Horse Racing Betting Strategy FAQ

What is ante-post betting and when is it worth the risk?
Ante-post betting means placing a wager days, weeks, or months before a race takes place. The main risk is that your selection may not run, and most ante-post bets are non-refundable for non-runners. It is worth the risk when you identify a horse whose odds are significantly longer than your assessed probability of winning, and the price is likely to shorten as the event approaches. Major festivals like Cheltenham and Royal Ascot offer the clearest ante-post value windows.
How much of my bankroll should I stake per bet?
A standard guideline is 1% to 2% of your total bankroll per bet, with a hard ceiling of 5% for any single wager. This means a £1,000 bankroll supports stakes of £10 to £20 per bet. The purpose is to survive losing runs, which are inevitable even for successful punters. Staking above 5% per bet exposes you to the risk of rapid bankroll depletion during a cold streak.
What is an odds overlay in horse racing?
An odds overlay occurs when the bookmaker"s price on a horse is higher than the true probability of that horse winning, as assessed by your own analysis. For example, if you estimate a horse has a 20% chance of winning (equivalent to 4/1) and the bookmaker is offering 6/1 (implying a 14% chance), the difference is a positive overlay. Consistently backing horses with positive overlays is the foundation of profitable value betting.
Do professional punters use fixed staking or variable staking?

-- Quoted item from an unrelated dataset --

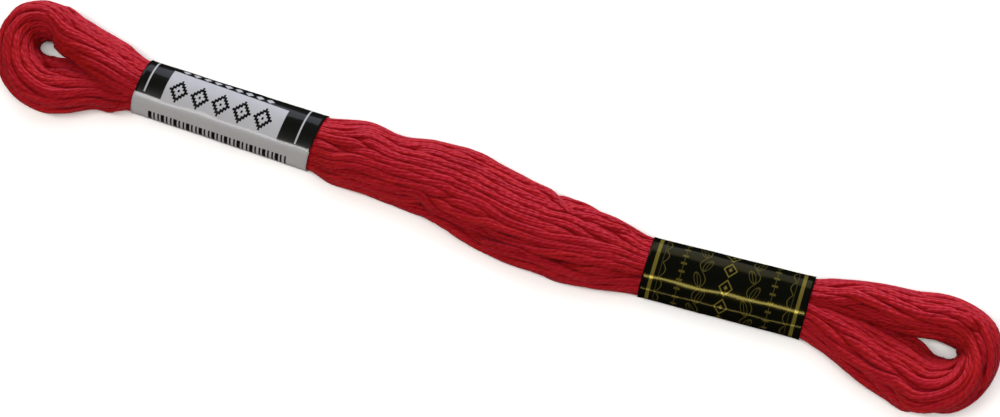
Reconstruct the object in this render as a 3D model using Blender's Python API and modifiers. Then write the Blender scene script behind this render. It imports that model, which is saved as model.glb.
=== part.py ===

Most professionals use a form of variable staking, often based on a simplified Kelly Criterion that adjusts the stake to reflect the perceived edge on each bet. However, many also use level staking as a baseline with modest adjustments for high-confidence selections. The key principle shared across all professional approaches is limiting maximum stake size relative to the bankroll — typically no more than 2% to 3% per bet — to manage downside risk.